I fear that some claiming to be Christians while refusing to follow Christ’s principles of forgiveness and lavish love, will get to the pearly gates and realize too late, as Amber Guyger did, that they are at the wrong house.
Instead of hearing “Well done my good and faithful servant, they will hear, “I never knew you: depart from me, you that work iniquity” (Matthew 7:23).
Forgiveness, for Christians, is not a choice based on feelings; it is a command rooted in Scripture. If you do not forgive others of their trespasses, your Heavenly Father won’t forgive you.
I know you may be angry and justifiably so. However, if you are condemning the forgiveness of Guyger, that position, according to the word of God, is indefensible.

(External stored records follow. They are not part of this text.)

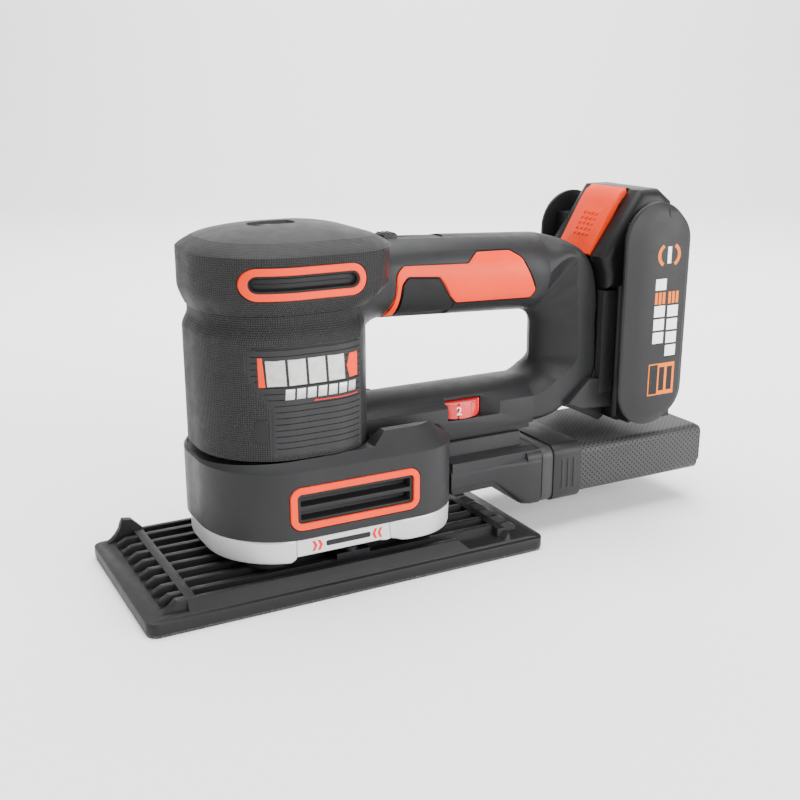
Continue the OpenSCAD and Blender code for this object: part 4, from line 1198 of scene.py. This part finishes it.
def speed_dial():
    """Red thumbwheel with flat facets and a white numeral."""
    cx, cy, r, z0, z1 = dial_size()
    outline, facets = [], 12
    for i in range(facets):
        for share, out in ((-0.86, 0.0), (-0.3, 0.0), (0.3, 0.0), (0.86, 0.0), (0.96, -0.55)):
            angle = (2 * i + share) * math.pi / facets
            outline.append((cx + (r + out) * math.cos(angle), cy + (r + out) * math.sin(angle)))
    make("speed_dial_wheel", *slab("z", outline, z0, z1, 0.5), "dial", "red_dial", ("speed_dial",), sharp=28)
    curve = bpy.data.curves.new("numeral", "FONT")
    curve.body = "2"
    curve.size = 5.6 * MM
    curve.extrude = 0.25 * MM
    curve.align_x = "CENTER"
    curve.align_y = "CENTER"
    text = placed("numeral", curve)
    text.rotation_euler = (math.radians(90), 0, math.radians(-14))
    text.location = Vector((cx - 3.2, cy - r + 0.35, (z0 + z1) / 2)) * MM
    bpy.context.view_layer.update()
    graph = bpy.context.evaluated_depsgraph_get()
    mesh = bpy.data.meshes.new_from_object(text.evaluated_get(graph))
    mesh.transform(text.matrix_world)
    bpy.data.objects.remove(text)
    dress(placed("dial_numeral", mesh), "dial", "red_dial", mat="white_mark", sharp=30)


# ---------------------------------------------------------------- battery pack, dock foot and duct
CHEEK_Z = (67.2, 138.9)


def stadium(cx, r, y, steps=20):
    """Upright outline with half-round ends, centred at CHEEK_Z."""
    turns = [math.pi * k / steps for k in range(steps + 1)]
    low = [(cx + r * math.cos(math.pi + t), y, CHEEK_Z[0] + r * math.sin(math.pi + t)) for t in turns]
    return low + [(cx + r * math.cos(t), y, CHEEK_Z[1] + r * math.sin(t)) for t in turns]


def battery_pack():
    """Core with round corners, and side plates with a bevelled rim round a plain panel."""
    outline = [(149.8, 50), (155, 47.5), (174, 47.5), (180, 52), (180, 156), (172, 162), (160.5, 162),
               (138.6, 131.2), (141.8, 123), (142.3, 115.4), (149.8, 115.4)]
    shell = refined("battery_shell", "battery", "black_plastic", 0)
    cut(shell, solid(*slab("y", outline, -24, 24, 5.0, 5)), "INTERSECT")
    soften(shell, 0.5, 2, 35)
    # Each level of a plate from the pack outwards: the centre's x, the end radius, the distance from the middle
    levels = [(161.75, 18.3, 32.9), (161.75, 18.5, 33.2), (161.75, 18.5, 34.4), (162.1, 18.0, 35.0),
              (165.2, 14.8, 36.7), (166.4, 11.3, 37.5)]
    for side, hand in SIDES:
        skin = loft([stadium(cx, r, side * y) for cx, r, y in levels])
        plate = make(f"battery_plate_{hand}", *skin, "battery", "black_plastic", (f"battery_cheek_{hand}",),
                     "charcoal_plastic", sharp=18)
        for z0, z1 in ((150.5, 160.0), (46.0, 52.5)):
            cut(plate, solid(*cuboid((165.6, side * 38 - 1.6, z0), (166.0, side * 38 + 1.6, z1))))
        reshade(plate, 18)
        neck = slab("y", rectangle(151.6, 50.2, 177.4, 147), side * 24.02, side * 33.1, 0.6)
        make(f"battery_neck_{hand}", *neck, "battery", "black_plastic")
        pack_marks(side, hand)


def pack_marks(side, hand):
    """Plain stand-ins on the pack's panel: a broken amber ring, columns of white blocks, amber bars, a badge."""
    face = (37.2, 37.58)

    def plaque(name, outline, mat, depths=face):
        make(f"pack_{name}_{hand}", *slab("y", outline, *(side * d for d in depths)), "battery", "black_plastic",
             mat=mat)

    for k, (a, b) in enumerate(((35, 145), (215, 325))):
        arc = [math.radians(a + 90 + (b - a) * i / 16) for i in range(17)]
        ring = [(166.9 + 6.9 * math.cos(t), 132.6 + 6.3 * math.sin(t)) for t in arc]
        ring += [(166.9 + 5.1 * math.cos(t), 132.6 + 4.6 * math.sin(t)) for t in reversed(arc)]
        plaque(f"arc_{k}", ring, "amber_mark")
    near, far, width, height = 159.8, 167.9, 6.4, 5.4
    for column, x, levels in (("near", near, (90.0, 96.5, 103.0, 116.0)),
                              ("far", far, (83.2, 89.7, 96.2, 102.7))):
        for k, z in enumerate(levels):
            plaque(f"{column}_block_{k}", rectangle(x, z, x + width, z + height), "white_mark")
    plaque("gauge", rectangle(165.9, 128.6, 168.1, 136.6), "white_mark")
    for column, x in (("near", near), ("far", far)):
        for k in range(3):
            plaque(f"{column}_bar_{k}", rectangle(x + 2.3 * k, 109.2, x + 1.6 + 2.3 * k, 114.9), "amber_mark")
    plaque("badge_frame", rectangle(158.6, 64.0, 174.6, 79.8), "amber_mark")
    for name, shape in (("core", rectangle(159.2, 64.6, 164.2, 79.2)),
                        ("line_0", rectangle(165.2, 66.0, 168.4, 77.8)),
                        ("line_1", rectangle(170.0, 66.0, 173.2, 77.8))):
        plaque(f"badge_{name}", shape, "black_plastic", (37.3, 37.64))


def dock_foot():
    """Lower edge of the dock's side panels, running from the frame back under the pack."""
    outline = [(123, 60.5), (131, 57.2), (149.4, 56.0), (149.4, 70), (136, 72)]
    make("dock_foot", *slab("y", outline, -21.9, 21.9, 0.8), "housing", "black_plastic", mat="charcoal_plastic")


def duct_skin():
    """Outside of the dust duct: a level run from the shroud that deepens towards the collar."""
    # Place along x, half width and foot
    stations = [(54.0, 28.1, 27.9), (70.0, 28.1, 28.1), (77.0, 28.2, 28.3), (80.0, 28.5, 26.6),
                (86.0, 29.3, 22.0), (92.0, 30.0, 17.4), (95.0, 30.2, 16.2), (98.0, 30.3, 15.7),
                (102.7, 30.3, 15.7), (103.0, 29.9, 16.1)]
    rings = []
    for x, w, foot in stations:
        section = [(w, foot), (w, 38.6), (w - 8.5, 43.2), (-w + 8.5, 43.2), (-w, 38.6), (-w, foot)]
        rings.append(on_axis("x", rounded(section, [3.5, 3.0, 2.5, 2.5, 3.0, 3.5]), x))
    piece = make("duct_skin", *loft(rings), "housing", "charcoal_plastic", sharp=28)
    cut(piece, solid(*slab("x", rectangle(-26, 18, 26, 39), 96, 110)))


# ---------------------------------------------------------------- everything in order
for build in (sleeve, vents, top_cap, crown_mark, barrel_marks, base_shroud, louvres, clamp_ring, clamp_lever,
              housing_back, handle_shell, handle_trim, rear_frame, bridge, speed_dial):
    build()
for node, body, mat, edge, segments in (
        ("base_plate", "plate", "plate_plastic", 0.3, 2),
        ("sole_pad", "plate", "plate_plastic", 0.5, 2),
        ("rubber_posts", "housing", "black_rubber", 0.4, 2),
        ("battery_dock", "housing", "charcoal_plastic", 0.6, 2),
        ("release_button", "button", "orange_plastic", 0.5, 3),
        ("power_switch", "switch", "black_plastic", 0.25, 2),
        ("dust_duct", "housing", "charcoal_plastic", 0.7, 3),
        ("dust_collar", "dust_box", "charcoal_plastic", 0.5, 2),
        ("collar_band", "dust_box", "grey_plastic", 0.4, 2),
        ("filter_box", "filter", "filter_mesh", 0.8, 3)):
    refined(node, body, mat, edge, segments)
for build in (battery_pack, dock_foot, duct_skin):
    build()


# ---------------------------------------------------------------- floor, light and camera

# Camera's turn to the left of the side view and its pitch, in degrees, and its place in metres
CAMERA_AZIMUTH = -28.07
CAMERA_PITCH = 16.29
CAMERA_PLACE = (-0.19265, -0.4403, 0.2143)


def floor():
    """Pale paper sweep: flat, then curving up behind the object."""
    mesh = bpy.data.meshes.new("floor")
    size, back, curve, count = 3.0, 1.4, 0.5, 12
    turns = [k * math.pi / 2 / count for k in range(count + 1)]
    profile = [(-size, 0.0)]
    profile += [(back + curve * math.sin(t), curve * (1 - math.cos(t))) for t in turns]
    profile.append((back + curve, 2.5))
    verts = [(s * size, y, z) for s in (-1, 1) for y, z in profile]
    n = len(profile)
    mesh.from_pydata(verts, [], [(i, i + 1, n + i + 1, n + i) for i in range(n - 1)])
    for poly in mesh.polygons:
        poly.use_smooth = True
    paper = Nodes("floor_paper")
    speck = paper.noise(4, 3)
    tone = paper.mix(paper.remap(speck, 0.3, 0.7, 0, 1), rgb(0.93, 0.93, 0.93), rgb(0.96, 0.96, 0.96))
    mesh.materials.append(paper.finish(tone, 0.9, paper.bump(speck, 0.02, 0.2)))
    sweep = placed("floor", mesh)
    sweep.rotation_euler = (0, 0, math.radians(CAMERA_AZIMUTH))


def studio_light():
    world = bpy.data.worlds.new("studio")
    world.use_nodes = True
    background = world.node_tree.nodes["Background"]
    background.inputs["Color"].default_value = rgb(1.0, 1.0, 1.0)
    background.inputs["Strength"].default_value = 0.55
    SCENE.world = world
    # Name, place, point aimed at, power in watts, side of the square in metres
    lamps = (("overhead", (0.05, 0.1, 1.5), (0.04, 0.0, 0.07), 56, 1.5),
             ("camera_side", (0.2, -1.4, 0.55), (0.04, 0.0, 0.07), 16, 0.8),
             ("front_side", (-1.2, -0.25, 0.55), (-0.02, 0.0, 0.07), 2.5, 0.7),
             ("rear_side", (1.0, -1.05, 0.4), (0.08, 0.0, 0.08), 20, 0.7),
             ("backdrop", (0.4, 0.5, 1.2), (0.9, 1.5, 0.5), 26, 1.2))
    for name, place, target, power, size in lamps:
        light = bpy.data.lights.new(name, "AREA")
        light.energy = power
        light.size = size
        lamp = placed(name, light)
        lamp.location = place
        lamp.rotation_euler = (Vector(target) - Vector(place)).to_track_quat("-Z", "Y").to_euler()


def camera():
    data = bpy.data.cameras.new("camera")
    data.lens = 50
    data.sensor_width = 36
    data.clip_start = 0.01
    cam = placed("camera", data)
    cam.location = CAMERA_PLACE
    cam.rotation_euler = (math.radians(90 - CAMERA_PITCH), 0, math.radians(CAMERA_AZIMUTH))
    SCENE.camera = cam


camera()
floor()
studio_light()
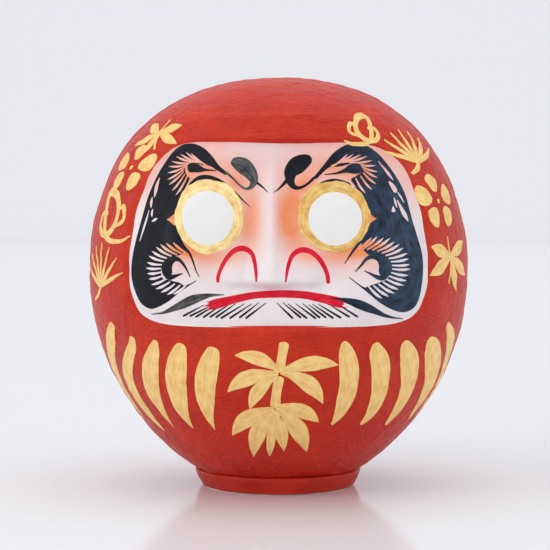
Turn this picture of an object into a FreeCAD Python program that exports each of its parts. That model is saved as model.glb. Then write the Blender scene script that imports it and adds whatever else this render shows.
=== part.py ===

True disciples of Jesus are led by the Holy Spirit, who empowers us all to overcome our old nature and produce the righteous fruit of forgiveness and love. You cannot do this on your own, but through Christ, this is possible.
“My old self has been crucified with Christ. It is no longer I who live, but Christ lives in me. So I live in this earthly body by trusting in the Son of God, who loved me and gave himself for me” (Galatians 2:20 NLT).